The shares fell 28.5p, or 1.55pc, to 1811p after sales at its key American business missed forecasts, and revenues for Smirnoff fell 4pc.

Menezes, who has been trying to turn the business around, said: ‘I am confident we will achieve our targets. The business is in the best shape it has ever been. America is still an extremely attractive market for us.’

The firm has been affected in the US by a price war on vodka and a shift from flavoured Smirnoff towards flavoured whisky, a trend in which the firm has little presence.

Pre-tax profit grew to £2.9bn for the year to June 30 from £2.7bn on sales of £15.9bn. There will be a 9pc increase in the final dividend taking the full year amount to 56.4p a share.

But the market was disappoint­ed sales were flat once the effect of takeovers was stripped out. Investors had hoped for 0.2pc growth.
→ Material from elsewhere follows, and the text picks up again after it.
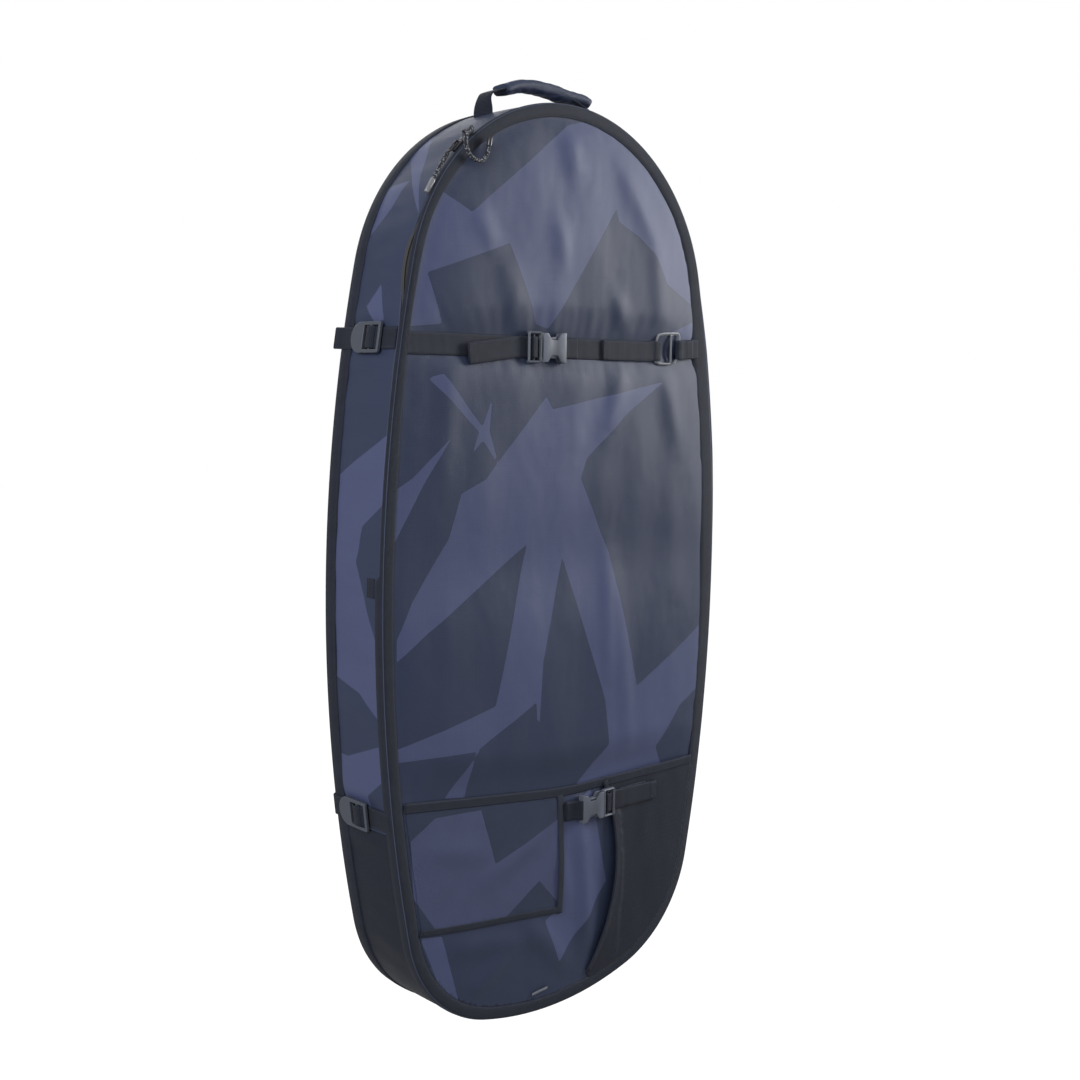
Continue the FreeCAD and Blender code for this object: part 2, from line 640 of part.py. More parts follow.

Diageo has also been hit by a slowdown in some emerging market economies in which it operates, and a crackdown on corporate gifts in China.

Menezes, who recently sold the luxury Gleneagles hotel Diageo owned, seemed open to further disposals of unwanted assets.

He said ‘we are active managers of our portfolio’ and hinted the wine business – it owns Piat d’Or and Blossom Hill – could be next.

‘Wine is not going to get bigger for us,’ he said.